Written exercise >> Copy the records below exactly as they are written.
### Entries shown ###
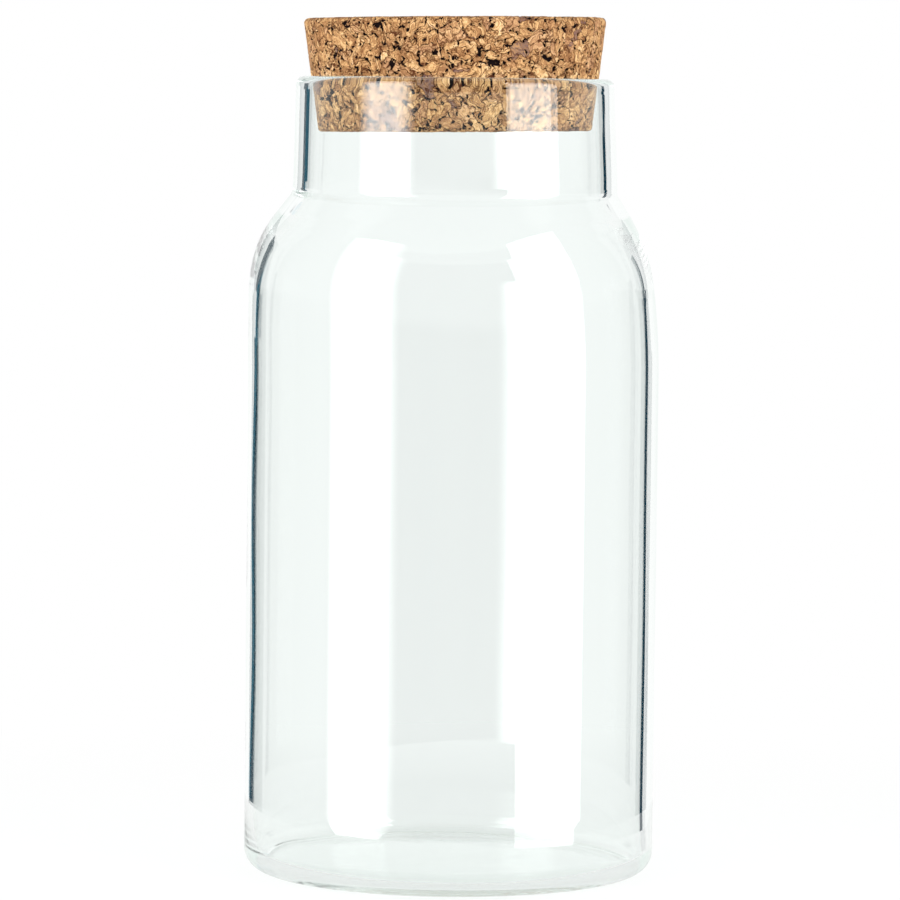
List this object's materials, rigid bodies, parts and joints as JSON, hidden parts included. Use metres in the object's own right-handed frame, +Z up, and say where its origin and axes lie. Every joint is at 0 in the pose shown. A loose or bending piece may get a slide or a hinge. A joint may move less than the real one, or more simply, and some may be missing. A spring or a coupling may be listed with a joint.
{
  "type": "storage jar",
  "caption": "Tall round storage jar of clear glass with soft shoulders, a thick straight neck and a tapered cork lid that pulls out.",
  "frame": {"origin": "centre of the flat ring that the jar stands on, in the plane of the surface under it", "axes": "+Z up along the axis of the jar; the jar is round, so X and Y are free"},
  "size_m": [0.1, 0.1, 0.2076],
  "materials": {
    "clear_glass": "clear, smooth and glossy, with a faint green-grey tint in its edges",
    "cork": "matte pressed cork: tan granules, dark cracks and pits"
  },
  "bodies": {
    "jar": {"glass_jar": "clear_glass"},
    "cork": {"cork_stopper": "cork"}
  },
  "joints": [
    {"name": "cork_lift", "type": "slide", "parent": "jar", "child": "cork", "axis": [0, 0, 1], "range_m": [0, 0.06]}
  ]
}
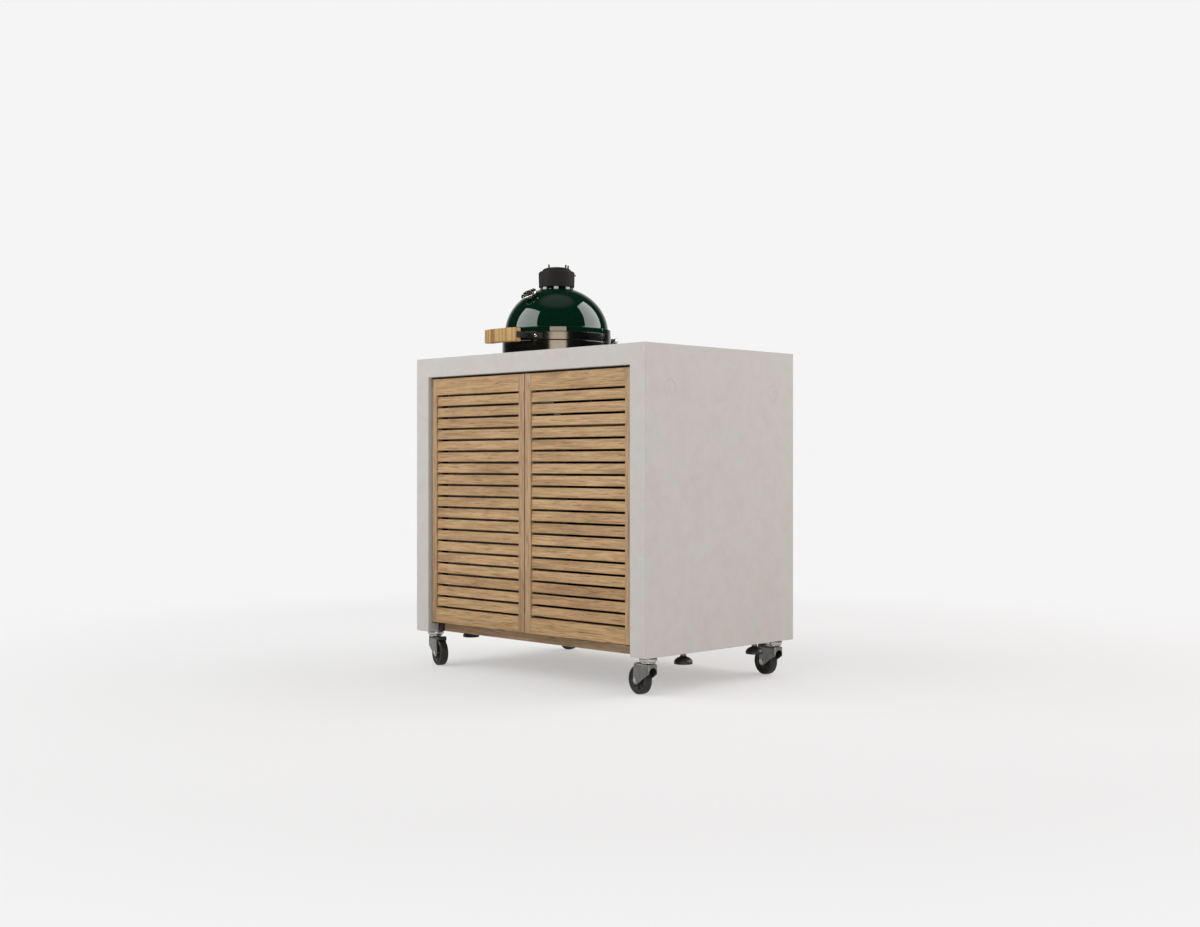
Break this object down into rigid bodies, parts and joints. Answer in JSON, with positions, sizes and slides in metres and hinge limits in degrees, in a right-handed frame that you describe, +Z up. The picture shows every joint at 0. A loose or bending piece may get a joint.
###
Solution >>
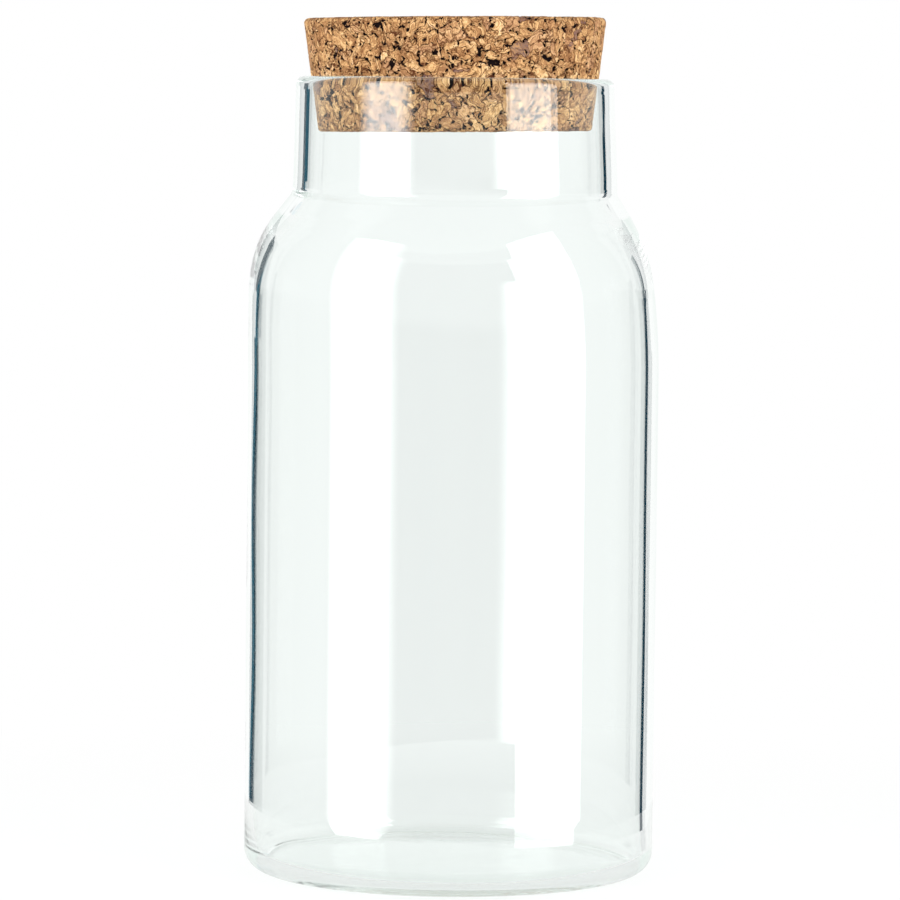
List this object's materials, rigid bodies, parts and joints as JSON, hidden parts included. Use metres in the object's own right-handed frame, +Z up, and say where its origin and axes lie. Every joint is at 0 in the pose shown. A loose or bending piece may get a slide or a hinge. A joint may move less than the real one, or more simply, and some may be missing. A spring or a coupling may be listed with a joint.
{
  "type": "storage jar",
  "caption": "Tall round storage jar of clear glass with soft shoulders, a thick straight neck and a tapered cork lid that pulls out.",
  "frame": {"origin": "centre of the flat ring that the jar stands on, in the plane of the surface under it", "axes": "+Z up along the axis of the jar; the jar is round, so X and Y are free"},
  "size_m": [0.1, 0.1, 0.2076],
  "materials": {
    "clear_glass": "clear, smooth and glossy, with a faint green-grey tint in its edges",
    "cork": "matte pressed cork: tan granules, dark cracks and pits"
  },
  "bodies": {
    "jar": {"glass_jar": "clear_glass"},
    "cork": {"cork_stopper": "cork"}
  },
  "joints": [
    {"name": "cork_lift", "type": "slide", "parent": "jar", "child": "cork", "axis": [0, 0, 1], "range_m": [0, 0.06]}
  ]
}
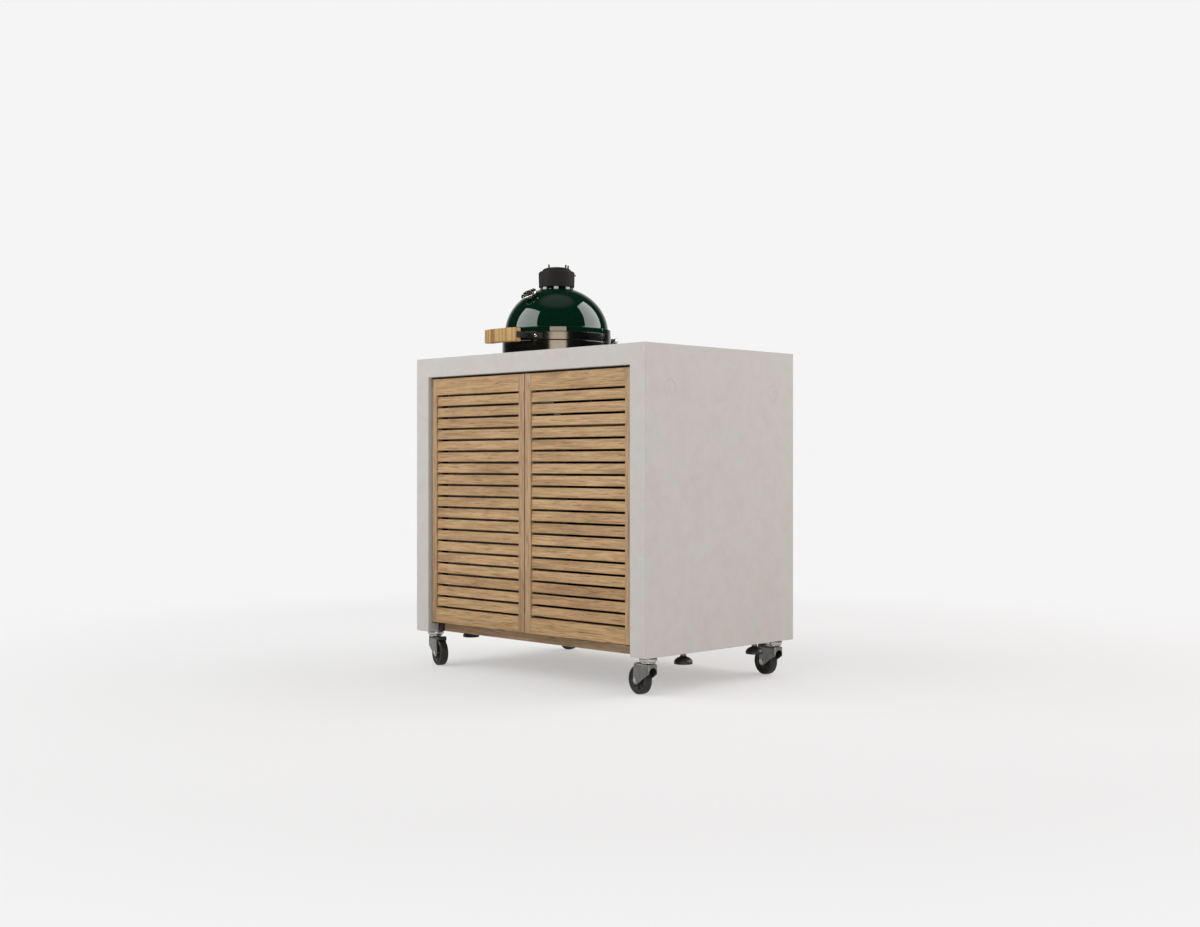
Break this object down into rigid bodies, parts and joints. Answer in JSON, with positions, sizes and slides in metres and hinge limits in degrees, in a right-handed frame that you describe, +Z up. The picture shows every joint at 0. A loose or bending piece may get a joint.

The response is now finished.